The Adroit Journal; anthologized in The Best American Poetry 2020

 

earthweal weekly challenge: STORMS

 

A storm brews: That is a phenomenon as old as the weather. But there are new, darker and deeper notes in that foment. The black crow’s shadow reveals a dragon.

As temperatures rise globally, evaporation is creating a soggier atmosphere. This means water—lots of it—is coming from the sky. Heaviest downpours have increased almost 20% since 1950, and by 2050, inland flooding events are projected to increase another 40%.

Last year’s spring flooding in the American Midwest caused more than $6 billion in livestock and crop losses. Nearly 38 inches of water fell, almost eight inches above average. Add all that to the next spring flooding season, and fresh disasters roll out. Already heavy rains have flooded portions of the Mississippi and Tennessee rivers in the South. In South America, recent heavy rain has caused flooding mudslides in Brazil, Peru, Bolivia and Honduras. Floods from heavy rainfall are worsening in Indonesia, Vietnam, Iran and Zimbabwe.

Climate change however also means alternating extremes; where flooding increases in one area, lack of water will become an increasing problem in others as drought cycles intensify.

Sometimes these adverse conditions roll through each other, as in Australia where record drought and heat created conditions ripe for wildfire, which in turn made conditions worst for heavy rains which followed, running off massive amounts of soil.

Winds are picking up, increasing the destructive force of storms. Storms flowing in formations which result in rivers of storm, derecho and bomb cyclones. The freak outbreak is becoming appallingly routine—sudden irruptions with devastating result. A hailstorm in Guadalajara in Mexico last summer dumped six and a half feet of hail pellets. A wild storm erupted in Greece also last summer, driving rain and hail with such force that six tourists were killed. Last month, a freak drop in weather pressure over the UK resulted in Storm Dennis, a storm so powerful it was classed as a “weather bomb,” with gale-force winds and flooding rainfall. And just a few days ago, freak hail ruined many crops in Rajasthan, India.

I remember some while back here in Florida when one night when a state-wide weather emergency was announced. Weathercasters on local network stations  all came on the air to announce that some strange weather pattern had coalesced into conditions which could erupt in tornadoes from Tallahassee all the way down to Miami. Storms were immanent and all were advised caution. Local radar showed heavy red swarms with purple highlights approaching our small town.  I went outside and witnessed a maddened sky, this huge vague swirling mass of cloud just above whose shape and menace were announced in constant flashes of lightning. There was the dragon of storm: And yet, most freakishly, nothing happened; the storm passed over and dissolved with all the other threat of tornadoes across the state. It was as if forming the threat was the purpose of the dragon, and that night it was content to fly overhead.

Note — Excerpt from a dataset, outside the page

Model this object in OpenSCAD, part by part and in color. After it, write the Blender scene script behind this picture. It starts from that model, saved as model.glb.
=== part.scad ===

But the story can blow terribly the other way.  Another night years ago my wife had just gone to bed and were wakened by flashes and rumbles overhead. The cacophony lasted for ten or so minutes and then drifted fifteen miles east to the town of Sanford. There an F3 tornado struck down, raking through several trailer parks. Savage hands, lifted this then that, not that but this and not this and those trailer homes into the sky, killing 23. The morning after when I heard the news on my car radio driving in to work, I felt Biblically passed over, the angel in that great storm deciding between elect and preterit, marking doors in a ghostly language: him, them, not them but her, him but not her, not them, all of them.

Storms also occurs in the mind and soul and heart, in the brainstorm of inspiration and the fructifying cloudburst over parched place. Gifts from heaven are measured, panic is a flood. The emotional textures by which we experience storms—tempest, force, rage, turmoil, onslaught, blast, disturbance, gale, torrent—suggest Wotan’s fury and Thor’s hammer, the bolt of Zeus and the whirling madness of Lear. Sexual pleasure crescendos in what the Japanese call the moment of the clouds and rain. Daily challenges require us to pile sandbags we don’t know if have enough to last through the night.

How does climate change deepen, darken and magnify these inner swirlings? Selfishness is our common burden, but it doesn’t normally become murderous or suicidal until under the influence of Saturn’s leaden depression, thrilling but shredding manic episodes or the abandon of the drunk.

For this weekly challenge, explore the outer and upper manifestation of storms and/or the inner and deeper tangents and myths. How are they changing with a heating earth, what is the color and sound and resonance of air whipped higher and wilder and louder and fierce?

Note: I’ve passed over the topic of hurricanes and cyclones, saving them for a later challenge. They are angels of a different order and deserve separate treatment. Include them however in your own responses however if you wish.